Deepfakes, “sharenting” e games online: quando imagens e conversas viram arma nas mãos erradas
Da Redação – São Paulo TV Broadcasting
A rotina de postar fotos dos filhos nas redes sociais, para muitos pais um gesto de afeto e orgulho, ganhou uma dimensão perigosa na era da inteligência artificial. Ferramentas de deepfake e aplicativos de “nudificação” estão transformando imagens aparentemente inofensivas em conteúdo sexual falso, com risco devastador para a privacidade, a integridade e o futuro das crianças e adolescentes.
O fenômeno conhecido como sharenting — junção das palavras em inglês share (compartilhar) e parenting (criar filhos) — é hoje uma prática global. Nos Estados Unidos, 92% das crianças de até dois anos já têm algum tipo de presença digital. Na Austrália, 90% dos pais admitem compartilhar regularmente fotos dos filhos, enquanto em países como Espanha e República Tcheca o índice chega a 80%.
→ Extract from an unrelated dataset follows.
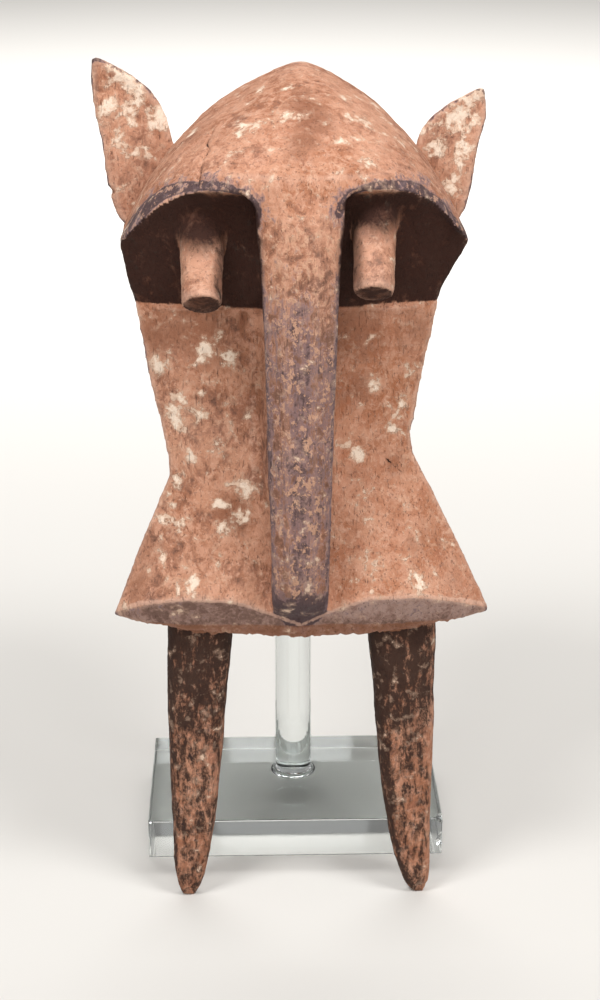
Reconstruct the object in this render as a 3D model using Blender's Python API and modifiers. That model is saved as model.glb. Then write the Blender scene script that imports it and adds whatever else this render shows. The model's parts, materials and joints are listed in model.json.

Uma ameaça em escala industrial
Dados da Internet Watch Foundation (IWF) revelam que, em apenas um mês, mais de 20 mil imagens geradas por IA foram encontradas em um fórum da dark web voltado ao abuso sexual infantil — mais de 3 mil eram explicitamente criminosas. O que antes demandava conhecimento técnico e ferramentas sofisticadas, hoje está disponível a qualquer pessoa com um smartphone e poucos minutos de acesso à internet.
Segundo levantamento do The Times, aplicativos que criam nudes falsos chegam a 24 milhões de usuários mensais no mundo. Mais alarmante: 20% das escolas britânicas relatam que crianças a partir de 8 anos já acessaram ou compartilharam esse tipo de conteúdo.
A pesquisa da Children’s Commissioner do Reino Unido reforça o impacto: 26% das adolescentes entrevistadas já viram deepfakes sexuais explícitos de outras meninas. Muitas relataram evitar postar fotos por medo de serem alvo.
Alerta também para os jovens gamers
Não são apenas as redes sociais que expõem riscos. Plataformas de jogos online — muitas vezes com chats de voz e vídeo — tornaram-se canais para criminosos coletarem informações, conquistarem a confiança de jovens e, em casos extremos, solicitarem imagens.
- Um levantamento da Thorn mostrou que 1 em cada 7 adolescentes já recebeu pedidos de fotos íntimas enquanto jogava online.
- O ambiente de jogos, por ser interativo e competitivo, cria vínculos rápidos com desconhecidos, facilitando abordagens disfarçadas de amizade.
- Criminosos podem capturar imagens diretamente de webcams, fazer capturas de tela ou até manipular perfis para obter fotos pessoais que depois alimentam ferramentas de deepfake.
A especialista Sarah Gardner, da Heat Initiative, alerta: “No mundo virtual, não existe anonimato real. Tudo o que você fala ou mostra pode ser gravado e usado contra você”.
A geração que já vive o problema
Relatório da Thorn indica que 1 em cada 10 crianças de 9 a 17 anos conhece colegas que criaram imagens íntimas com IA. Além disso, 25% consideram o sexting ‘normal’ e 13% já enviaram nudes — números que revelam a naturalização da exposição sexual entre jovens e a urgência de uma reação social e legal.
A Deutsche Telekom alerta que, até 2030, dois terços dos casos de fraude de identidade poderão ter origem no sharenting ou na exposição excessiva em plataformas online, incluindo jogos, já que dados como datas de nascimento, nomes de familiares e hábitos diários podem ser extraídos de conversas e fotos.
Legislação insuficiente e corrida contra o tempo
Nos Estados Unidos, o Take It Down Act tornou crime federal a publicação de nudes falsos sem consentimento, incluindo imagens geradas por IA. Mas a lei não proíbe a existência dos aplicativos de criação de nudes, muitos sediados no exterior e fora do alcance direto das autoridades.
Empresas como Meta, Google, Microsoft e grandes plataformas de games têm adotado medidas para identificar e bloquear conteúdo nocivo, mas especialistas alertam: a velocidade com que essas tecnologias se espalham é maior que a capacidade de fiscalização.
Como se proteger — pais e jovens
- Evite publicar fotos de crianças e adolescentes nas redes.
- Nunca ative a câmera em jogos online sem necessidade.
- Não envie fotos pessoais para pessoas conhecidas apenas no ambiente virtual.
- Use configurações de privacidade e denuncie comportamentos suspeitos.
- Pais devem acompanhar não apenas redes sociais, mas também o histórico e os contatos em plataformas de jogos.
Proteger a imagem e a identidade das crianças e jovens não é apenas uma responsabilidade dos pais: é também uma escolha consciente dos próprios adolescentes, que precisam entender que o que é postado ou dito no mundo digital pode ganhar proporções incontroláveis.